Aslında TankerTrackers.com'a göre Salı günü ABD için Rusya’dan 700.000 varil ham petrol sevkiyatı ayrıldı. Yatırımcılar, her iki tarafın liderlerinden gelen söylemlerin karada veya suda bir aksiyona dönmek zorunda olmadığını unutmamalı.
Konu doğalgaz olduğunda retorik de gerçekle uyuşmuyor. Örneğin ABD’den üst düzey bir yetkili, gazetecilere verdiği demeçte Almanya'nın Nord Stream 2'nin sertifika sürecini geçici olarak durdurmasının, boru hattının “boşa gideceği” anlamına geldiğini ve bunun “dünyanın enerji konusunda Rusya'dan bağımsızlığı için önemli bir dönüm noktası olduğunu” söyledi.
Durum gerçekte böyle değil. Nord Stream 2 gerçeğini inceledik, Rusya'dan Avrupa ve Çin'deki çeşitli lokasyonlara doğal gaz göndermeye devam eden birden fazla boru hattı da var.
3. OPEC+’nın Rotayı Değiştirmesi Olası Değil
Biden yönetimi Suudi Arabistan ve OPEC'i, petrol üretimini artırmaya ikna etmek için birçok girişimde bulunmasına karşın Suudi Arabistan, üretimi mevcut OPEC+ anlaşması kapsamında izin verilenden daha fazla artırmama yönündeki kararlılığını sürdürdü.
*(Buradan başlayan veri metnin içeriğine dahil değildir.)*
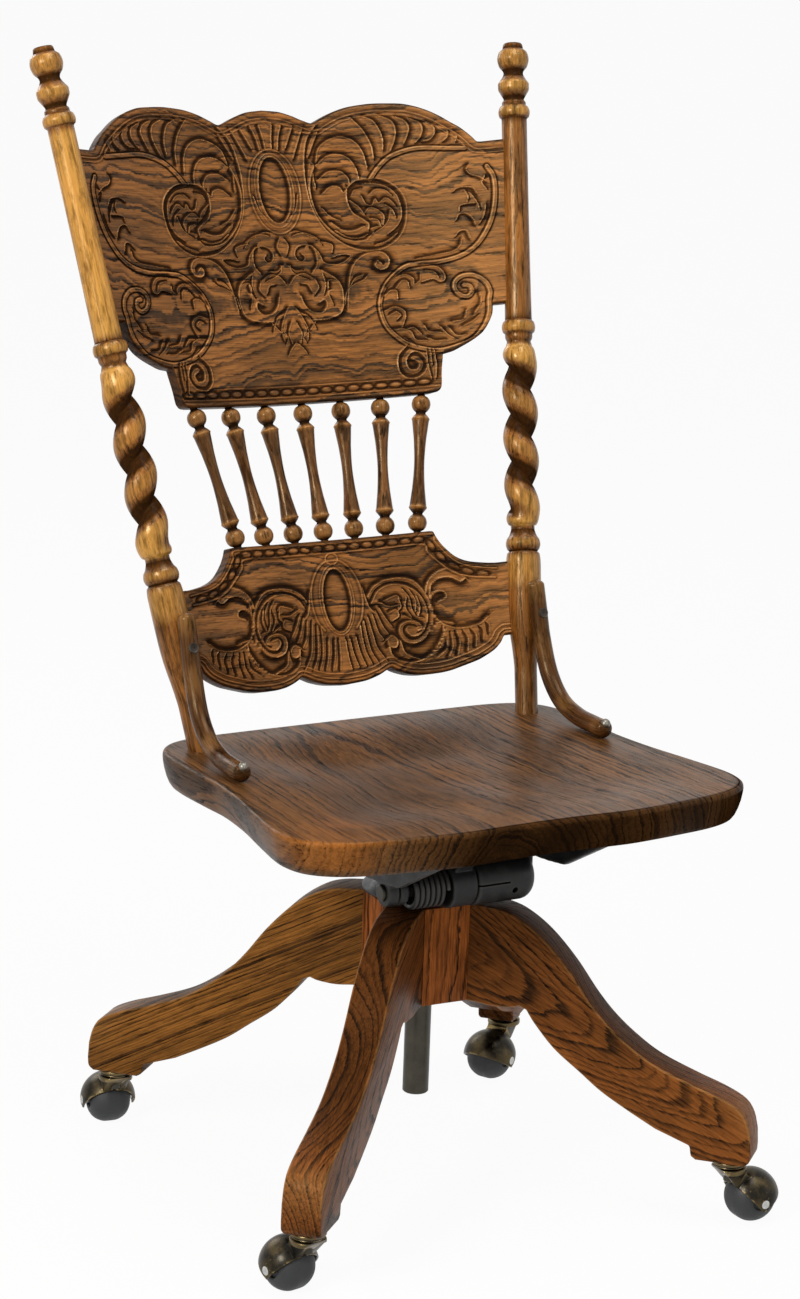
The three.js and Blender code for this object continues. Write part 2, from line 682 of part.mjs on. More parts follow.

Aslında OPEC'in üretimi artırmak için yedek kapasiteye sahip Arap üyeleri, ABD'nin girişimlerine karşı muhalefetlerinde alışılmadık bir birlik sergiledi. Suudi Arabistan'da 20 Şubat'ta düzenlenen bir endüstri konferansında Suudi Arabistan, BAE, Irak ve Kuveyt'in petrol bakanları, belirlenmiş üretim kotaları dahilinde kalmaya yönelik benzer duyguları dile getirdi.
Aslında BAE petrol bakanı Suhail Mazrouei, “piyasanın şu anda arz eksikliği yaşadığına inanmadığını” ve o jeopolitik gerilimlerin, petrol fiyatlarına “onların elinde olmadan” etki ettiğini söyledi.
OPEC+, Washington'un üretimin daha çok artırılması için yalvarmalarını geri çevirmeye devam ederken Rusya'nın OPEC+'nın aktif ve güçlü bir üyesi olduğunu hatırlamak faydalı olacaktır. OPEC+'nın diğer üyeleri, Rusya ile ittifakı sağlam tutma motivasyonuna sahip.
Arap üreticilerin mevcut politikalarındaki itici faktörün bu olup olmadığını bilmiyoruz ama kesinlikle bir rol oynuyor. Ancak yatırımcılar, OPEC+'ın hâlâ aylık olarak toplandığını ve üyelerin yeterli nedeni varsa üretim politikasını değiştirebileceğini akılda tutmalı. OPEC+’nın bir sonraki toplantısı 2 Mart’ta.